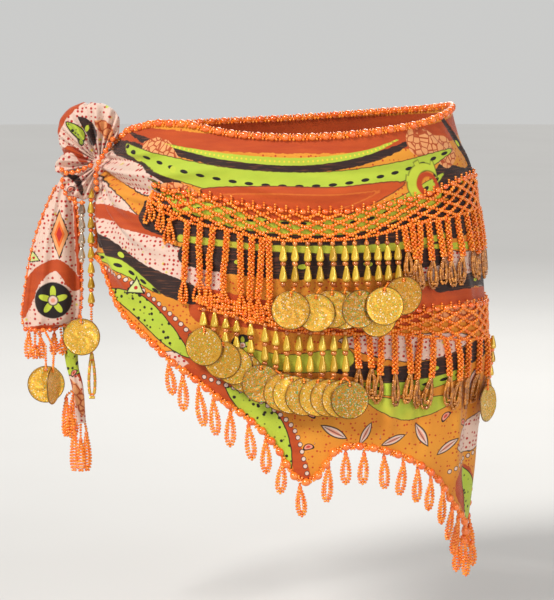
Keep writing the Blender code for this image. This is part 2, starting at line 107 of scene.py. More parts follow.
# reach of each fringe: it hangs from its net's lower edge, from start to end, down to foot; lift is its
# distance from the cloth at the top and at the foot
FRINGES = (
    # name, net, start, end, ((t, foot), ...), lift_top, lift_foot
    ("fringe_upper_left", NET_UPPER, -0.285, -0.042,
     ((-0.285, -77), (-0.258, -88), (-0.222, -98), (-0.214, -148), (-0.150, -149), (-0.097, -161), (-0.038, -165)), 1.0, 5.2),
    ("drops_upper", NET_UPPER, -0.030, 0.213, ((-0.03, -128), (0.055, -130), (0.12, -128), (0.213, -123)), 1.0, 5.2),
    ("fringe_upper_right", NET_UPPER, 0.2155, 0.4995, ((0.2155, -110), (0.228, -136), (0.32, -135), (0.40, -132), (0.5, -132)), 1.0, 4.0),
    ("fringe_upper_back", NET_UPPER, 0.5005, 1.265, ((0.5, -132), (0.75, -132), (1.0, -137), (1.2, -124), (1.27, -96)), 1.0, 4.0),
    ("drops_lower", NET_LOWER, -0.176, 0.113, ((-0.176, -166), (-0.14, -167), (-0.099, -184), (-0.047, -197), (-0.007, -208), (0.113, -208)), 1.0, 2.0),
    ("fringe_lower_right", NET_LOWER, 0.1155, 0.4995, ((0.1155, -232), (0.185, -238), (0.25, -243), (0.35, -247), (0.42, -248), (0.5, -248)), 1.0, 4.0),
    ("fringe_lower_back", NET_LOWER, 0.5005, 1.095, ((0.5, -248), (0.75, -238), (1.0, -224), (1.10, -214)), 1.0, 4.0),
)
FOLDS = (   # gathers that run from the knot, and soft swags of the panel
    # t0, z0, t1, z1, width, height
    (-0.485, -24, -0.31, -14, 8.0, 4.2),
    (-0.485, -28, -0.27, -40, 8.0, 5.0),
    (-0.480, -34, -0.30, -78, 8.0, 4.5),
    (-0.485, -42, -0.37, -112, 8.0, 4.0),
    (-0.497, -48, -0.455, -112, 7.0, 2.2),
    (-0.22, -22, 0.30, -24, 12.0, 1.8),
    (0.36, 2, 0.46, -36, 10.0, 1.8),
    (0.30, -190, 0.36, -318, 13.0, 2.6),
    (0.10, -196, 0.14, -270, 12.0, 2.0),
    (0.415, -190, 0.445, -362, 9.0, 3.2),
    (-0.06, -196, 0.01, -296, 12.0, 2.2),
    (-0.30, -100, -0.18, -190, 11.0, 1.8),
    (1.485, -24, 1.31, -22, 8.0, 4.2),
    (1.485, -32, 1.28, -62, 8.0, 4.6),
    (1.490, -42, 1.37, -112, 8.0, 4.0),
    (0.62, -20, 0.70, -225, 14.0, 2.2),
    (0.84, -20, 0.88, -220, 15.0, 2.0),
    (1.10, -22, 1.04, -205, 14.0, 2.2),
)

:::

- _Direction_
Quote each line above in full, word for word.

- _Full output_
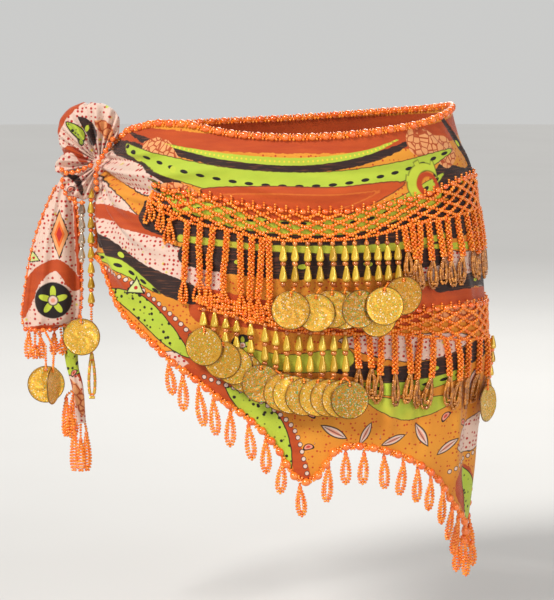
Keep writing the Blender code for this image. This is part 2, starting at line 107 of scene.py. More parts follow.
# reach of each fringe: it hangs from its net's lower edge, from start to end, down to foot; lift is its
# distance from the cloth at the top and at the foot
FRINGES = (
    # name, net, start, end, ((t, foot), ...), lift_top, lift_foot
    ("fringe_upper_left", NET_UPPER, -0.285, -0.042,
     ((-0.285, -77), (-0.258, -88), (-0.222, -98), (-0.214, -148), (-0.150, -149), (-0.097, -161), (-0.038, -165)), 1.0, 5.2),
    ("drops_upper", NET_UPPER, -0.030, 0.213, ((-0.03, -128), (0.055, -130), (0.12, -128), (0.213, -123)), 1.0, 5.2),
    ("fringe_upper_right", NET_UPPER, 0.2155, 0.4995, ((0.2155, -110), (0.228, -136), (0.32, -135), (0.40, -132), (0.5, -132)), 1.0, 4.0),
    ("fringe_upper_back", NET_UPPER, 0.5005, 1.265, ((0.5, -132), (0.75, -132), (1.0, -137), (1.2, -124), (1.27, -96)), 1.0, 4.0),
    ("drops_lower", NET_LOWER, -0.176, 0.113, ((-0.176, -166), (-0.14, -167), (-0.099, -184), (-0.047, -197), (-0.007, -208), (0.113, -208)), 1.0, 2.0),
    ("fringe_lower_right", NET_LOWER, 0.1155, 0.4995, ((0.1155, -232), (0.185, -238), (0.25, -243), (0.35, -247), (0.42, -248), (0.5, -248)), 1.0, 4.0),
    ("fringe_lower_back", NET_LOWER, 0.5005, 1.095, ((0.5, -248), (0.75, -238), (1.0, -224), (1.10, -214)), 1.0, 4.0),
)
FOLDS = (   # gathers that run from the knot, and soft swags of the panel
    # t0, z0, t1, z1, width, height
    (-0.485, -24, -0.31, -14, 8.0, 4.2),
    (-0.485, -28, -0.27, -40, 8.0, 5.0),
    (-0.480, -34, -0.30, -78, 8.0, 4.5),
    (-0.485, -42, -0.37, -112, 8.0, 4.0),
    (-0.497, -48, -0.455, -112, 7.0, 2.2),
    (-0.22, -22, 0.30, -24, 12.0, 1.8),
    (0.36, 2, 0.46, -36, 10.0, 1.8),
    (0.30, -190, 0.36, -318, 13.0, 2.6),
    (0.10, -196, 0.14, -270, 12.0, 2.0),
    (0.415, -190, 0.445, -362, 9.0, 3.2),
    (-0.06, -196, 0.01, -296, 12.0, 2.2),
    (-0.30, -100, -0.18, -190, 11.0, 1.8),
    (1.485, -24, 1.31, -22, 8.0, 4.2),
    (1.485, -32, 1.28, -62, 8.0, 4.6),
    (1.490, -42, 1.37, -112, 8.0, 4.0),
    (0.62, -20, 0.70, -225, 14.0, 2.2),
    (0.84, -20, 0.88, -220, 15.0, 2.0),
    (1.10, -22, 1.04, -205, 14.0, 2.2),
)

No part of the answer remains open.